As it happened, I then took a second slot for MURDER PARK, because there was a serious glitch in the system first time out and DZ only appeared on two of the eight sites on its allotted Friday. To AAN’s great credit, when I queried this on the Saturday evening I had a reply, fixing what could be fixed, with an explanation (not-unexpected teething issues with sync between sites), a profuse apology, and the offer of a free do-over slot a couple of weeks later, within an hour or two. The network is clearly well-run and not a quick cash-grab, and kudos for that.

So. Both books had Friday slots, were promo-priced down to $0.99 (mentioned in the splash text for DZ, not for MP), and I did nothing to else to push them at those times (because doing so would skew results). Both of them have respectable covers and copy that is OK at worst, and in terms of presentation I don’t think there’s too much to fault. Not seriously, anyway. One is in YA SF, one in a vague SF/thriller blurred no-man’s land. DZ, in particular, is in a genre for which digital sales are reasonably solid.

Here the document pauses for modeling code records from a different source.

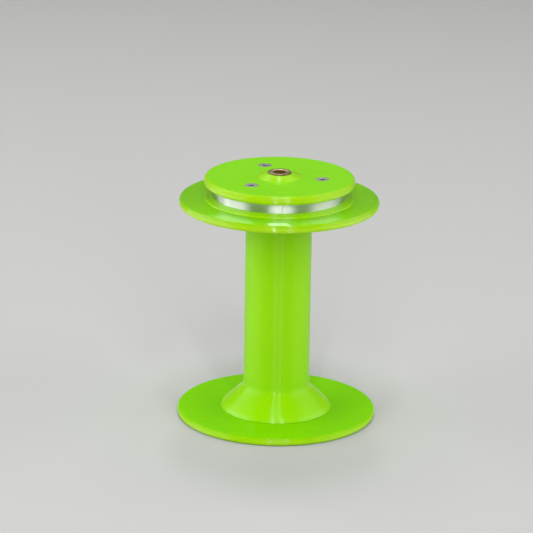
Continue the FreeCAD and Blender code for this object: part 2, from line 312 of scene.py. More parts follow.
def make_beads():
    """Beads side by side: a rounded height, a tone for each bead, and the valley between."""
    group = bpy.data.node_groups.new("printed_beads", "ShaderNodeTree")
    group_socket(group, "Across", "INPUT", "NodeSocketFloat")
    group_socket(group, "Along", "INPUT", "NodeSocketVector")
    group_socket(group, "Width", "INPUT", "NodeSocketFloat", 0.0002)
    group_socket(group, "Swell", "INPUT", "NodeSocketFloat", 0.00002)
    group_socket(group, "Unevenness", "INPUT", "NodeSocketFloat", 0.5)
    group_socket(group, "Roundness", "INPUT", "NodeSocketFloat", 0.5)
    group_socket(group, "Batches", "INPUT", "NodeSocketFloat", 1.0)
    group_socket(group, "Height", "OUTPUT", "NodeSocketFloat")
    group_socket(group, "Tone", "OUTPUT", "NodeSocketFloat")
    group_socket(group, "Valley", "OUTPUT", "NodeSocketFloat")
    ins = group.nodes.new("NodeGroupInput").outputs
    outs = group.nodes.new("NodeGroupOutput").inputs
    beads = sum_node(group, "DIVIDE", ins["Across"], ins["Width"])
    number = sum_node(group, "FLOOR", beads)
    within = sum_node(group, "FRACT", beads)
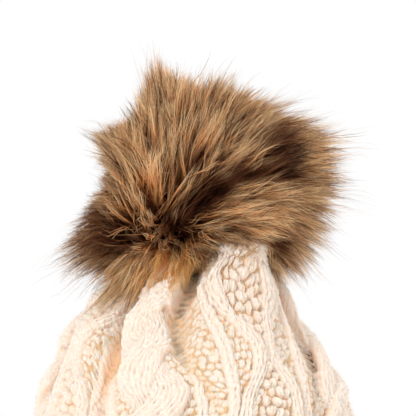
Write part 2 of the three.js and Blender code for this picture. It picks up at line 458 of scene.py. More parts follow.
def cable_panel(across, s):
    """Two fat strands that cross over and under each other; heights in millimetres."""
    phase = math.pi * s / CABLE_PITCH
    worked = edge_chains(purl_ground(across, s), across, s)
    for side in (-1, 1):
        beside = across - side * CABLE_SWING * np.cos(phase)
        above = side * np.sin(phase)
        slope = side * CABLE_SWING * np.sin(phase) * math.pi / CABLE_PITCH
        legs = knit_stitch(beside / STITCH + 0.5, (s - slope * beside) / (ROW * 1.3))
        height, light = strand(beside / CABLE_STRAND, legs, stand=3.6, relief=1.9)
        worked = over(worked, (height + np.where(height > 0, CABLE_OVER * above, 0), light))
    return worked


DIAMOND_PITCH = 70.0  # from one diamond to the next
DIAMOND_HALF = 19.0  # the widest half of a diamond
DIAMOND_NECK = 4.0  # the narrowest
RIB_HALF = 5.4  # half the width of the rib round a diamond
SEED = 6.0  # width of a bump in a diamond
SEED_PROUD = 3.4  # height of the fattest of them


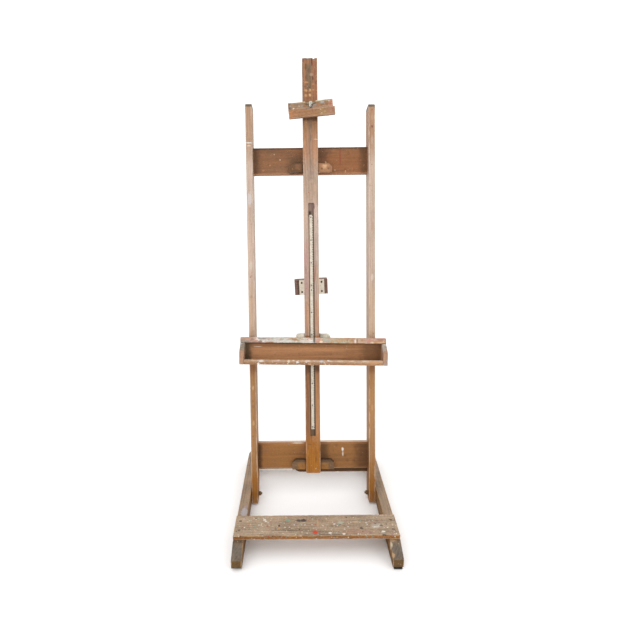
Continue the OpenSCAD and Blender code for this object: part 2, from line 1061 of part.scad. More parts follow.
module clamp_insert() {
    color(brass_col)
        on_clamp()
            difference() {
                rod_y(insert_r, clamp_front + notch_d, clamp_front + notch_d + 20, 0, 0);
                rod_y(stud_r + run, clamp_front, clamp_back, 0, 0);
            }
}

// Thumb screw with a flat spade head
module clamp_thumb_screw() {
    tip = shoe_front - gap;
    spade_t = 3.5;
    spade_y = clamp_front - gap - spade_t / 2;
    color(bright_col)
        on_clamp()
            rotate([0, 12, 0]) {
                rod_y(stud_r, clamp_front + 6, tip, 0, 0);
                rod_y(6.5, clamp_front + 5, clamp_front + 9, 0, 0);
                face_plate(spade_y - spade_t / 2, spade_t)
                    union() {
                        translate([0, 6]) circle(r = 7);
                        translate([0, -4.5]) circle(r = 5.5);
                        translate([-4.6, -5]) square([9.2, 12]);
                    }
                rod_y(4.5, spade_y, clamp_front + 6, 0, 0);
            }
}

// ---- rear strut ----

module lower_strut() {
    hw = strut_w / 2;
    ht = lower_strut_t / 2;
    color(runner_col)
        on_strut()
            difference() {
                union() {
                    block([-hw, hw], [-ht, ht], [0, block_at + block_h / 2]);
                    rod_x(ht, -hw, hw, 0, 0);
                }
                rod_x(strut_pin_r + run, -hw - 1, hw + 1, 0, 0);
                rod_y(stud_r + fit, -ht - 1, ht + 1, 0, block_at);
            }
}

module at_keeper_screws() {
    for (x = [-plate_screw_x, plate_screw_x])
        for (w = [-plate_screw_w, plate_screw_w])
            translate([plate_x + x, block_front - plate_t - 0.6, w])
                rotate([90, 0, 0]) children();
}

module strut_block() {
    color(dark_col)
        on_block()
            difference() {
                block([block_x - block_w / 2, block_x + block_w / 2],
                    [block_front, block_rear], [-block_h / 2, block_h / 2]);
                block([-channel_hw, channel_hw], [block_front - 1, channel_back],
                    [-block_h, block_h]);
                rod_y(stud_r + fit, 0, block_rear + 1, 0, 0);
                at_keeper_screws() screw_hole(keeper_screw, 36);
            }
}

module strut_keeper_plate() {
    color(steel_col)
        on_block()
            difference() {
                block([plate_x - plate_w / 2, plate_x + plate_w / 2],
                    [block_front - plate_t, block_front], [-plate_h / 2, plate_h / 2]);
                rod_y(stud_r + fit, block_front - plate_t - 1, block_front + 1, 0, 0);
                at_keeper_screws() screw_hole(keeper_screw, 36);
            }
}

module keeper_screws() {
    color(bright_col) on_block() at_keeper_screws() screw(keeper_screw, 36);
}

module strut_clamp_bolt() {
    color(bright_col)
        on_strut() {
            rod_y(9, block_front - plate_t - 4, block_front - plate_t, 0, block_at);
            rod_y(stud_r, block_front - plate_t - 1, knob_front + knob_t - 6, 0, block_at);
        }
}

module strut_clamp_knob() {
    color(dark_col)
        on_strut()
            difference() {
                translate([0, knob_front, block_at]) fluted_knob(knob_r, knob_t);
                rod_y(stud_r + run, knob_front - 1, knob_front + knob_t - 5, 0, block_at);
            }
}

module upper_strut() {
    hw = strut_w / 2;
    ht = upper_strut_t / 2;
    color(runner_col)
        on_strut()
            difference() {
                union() {
                    block([-hw, hw], [-strut_gap - ht, -strut_gap + ht],
                        [upper_strut_foot, top_eye]);
                    intersection() {
                        rod_x(eye_r, -hw, hw, -strut_gap, top_eye);
                        block([-hw, hw], [-strut_gap - ht, -strut_gap + eye_r],
                            [top_eye - eye_r, top_eye + eye_r]);
                    }
                }
                // the eye is a slot, because the pin wanders a little as the frame tilts
                for (v = [-0.2, eye_slack])
                    rod_x(strut_pin_r + gap, -hw - 1, hw + 1, v - strut_gap, top_eye);
                block([-hw - 1, hw + 1], [-0.2 - strut_gap, eye_slack - strut_gap],
                    [top_eye - strut_pin_r - gap, top_eye + strut_pin_r + gap]);
                for (w = [block_at + slot_foot, block_at + slot_top])
                    rod_y(slot_hw, -strut_gap - ht - 1, -strut_gap + ht + 1, 0, w);
                block([-slot_hw, slot_hw], [-strut_gap - ht - 1, -strut_gap + ht + 1],
                    [block_at + slot_foot, block_at + slot_top]);
            }
}

left_runner();
right_runner();
step_board();
rear_stretcher();
base_screws();
foot_pads();
pivot_bolts();
pivot_washers();
pivot_nuts();
strut_foot_bracket();
strut_foot_pin();
left_upright();
right_upright();
upper_crossbar();
lower_crossbar();
crossbar_screws();
centre_rail();
upper_left_guide();
upper_right_guide();
lower_left_guide();
lower_right_guide();
backing_plate();
frame_screws();
strut_top_bracket();
strut_top_pin();
mast_lock_insert();
mast_lock_knob();
mast();
rack_top();
rack_middle();
rack_bottom();
rack_screws();
tray_ledge();
tray_back();
tray_bottom();
tray_lip();
tray_left_end();
tray_right_end();
left_carriage_block();
right_carriage_block();
tray_screws();
pawl_pin();
pawl_spring();
rack_pawl();
clamp_shoe();
clamp_block();
clamp_jaw();
clamp_spacers();
clamp_back_bar();
clamp_screws();
clamp_insert();
clamp_thumb_screw();
lower_strut();
strut_block();
strut_keeper_plate();
keeper_screws();
strut_clamp_bolt();
strut_clamp_knob();
upper_strut();
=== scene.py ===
import json
import math
import random

import bmesh
import bpy
import numpy as np
from mathutils import Matrix, Vector, noise

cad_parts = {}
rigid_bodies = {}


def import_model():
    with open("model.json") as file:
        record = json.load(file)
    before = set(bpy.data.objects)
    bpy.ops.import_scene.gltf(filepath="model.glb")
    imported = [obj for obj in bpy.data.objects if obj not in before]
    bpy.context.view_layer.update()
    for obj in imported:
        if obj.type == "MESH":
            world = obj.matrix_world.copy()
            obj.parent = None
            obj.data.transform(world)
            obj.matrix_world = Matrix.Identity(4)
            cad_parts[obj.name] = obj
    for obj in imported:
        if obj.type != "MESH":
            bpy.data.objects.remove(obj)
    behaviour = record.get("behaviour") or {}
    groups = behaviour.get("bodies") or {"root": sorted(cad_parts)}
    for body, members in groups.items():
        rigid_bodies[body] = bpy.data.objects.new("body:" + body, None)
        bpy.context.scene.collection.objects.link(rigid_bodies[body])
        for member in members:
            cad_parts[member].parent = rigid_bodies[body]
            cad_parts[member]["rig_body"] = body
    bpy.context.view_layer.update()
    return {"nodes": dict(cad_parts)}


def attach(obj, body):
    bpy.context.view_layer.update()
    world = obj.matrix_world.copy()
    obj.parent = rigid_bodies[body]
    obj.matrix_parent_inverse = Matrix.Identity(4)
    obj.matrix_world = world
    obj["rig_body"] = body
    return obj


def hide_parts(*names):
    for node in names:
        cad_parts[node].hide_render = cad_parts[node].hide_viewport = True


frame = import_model()
NODES = frame["nodes"]

# ---- frames of reference, as in the CAD source, in metres ----


def shift(x, y, z):
    return Matrix.Translation((x, y, z))


def turn(degrees, axis):
    return Matrix.Rotation(math.radians(degrees), 4, axis)


BASE = Matrix.Identity(4)
LEANING = shift(0, 0.0316, 0.034) @ turn(-10.5, "X")
TRAY = LEANING @ shift(0, 0, 0.64) @ turn(1.15, "Y") @ shift(0, 0, -0.64)
CLAMP = LEANING @ shift(0, 0, 1.611) @ turn(-5.1, "Y")
STRUT = shift(0, 0.297, 0.044) @ turn(-2.0603, "X")
SLEEVE = STRUT @ shift(0, 0, 0.849) @ turn(-2.4, "Y")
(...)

We’ll assume that sales during the whole weekend are entirely down to the promotion. How did it stack up?

DZ shifted 11 copies.

MP shifted 1 copy.

Does this mean that paid-for promotion of this sort is pointless? No, of course not; this is little more than a single point of data, for two books on one cluster of websites. But it was certainly eye-opening, and it’s certainly something I’d suggest others bear in mind when considering stumping up their hard-earned. Stories have suggested for a while that advertising of this sort (principally through Bookbub) has been losing its effectiveness, just as low pricing and pushing on social media had already lose theirs. And maybe that’s true.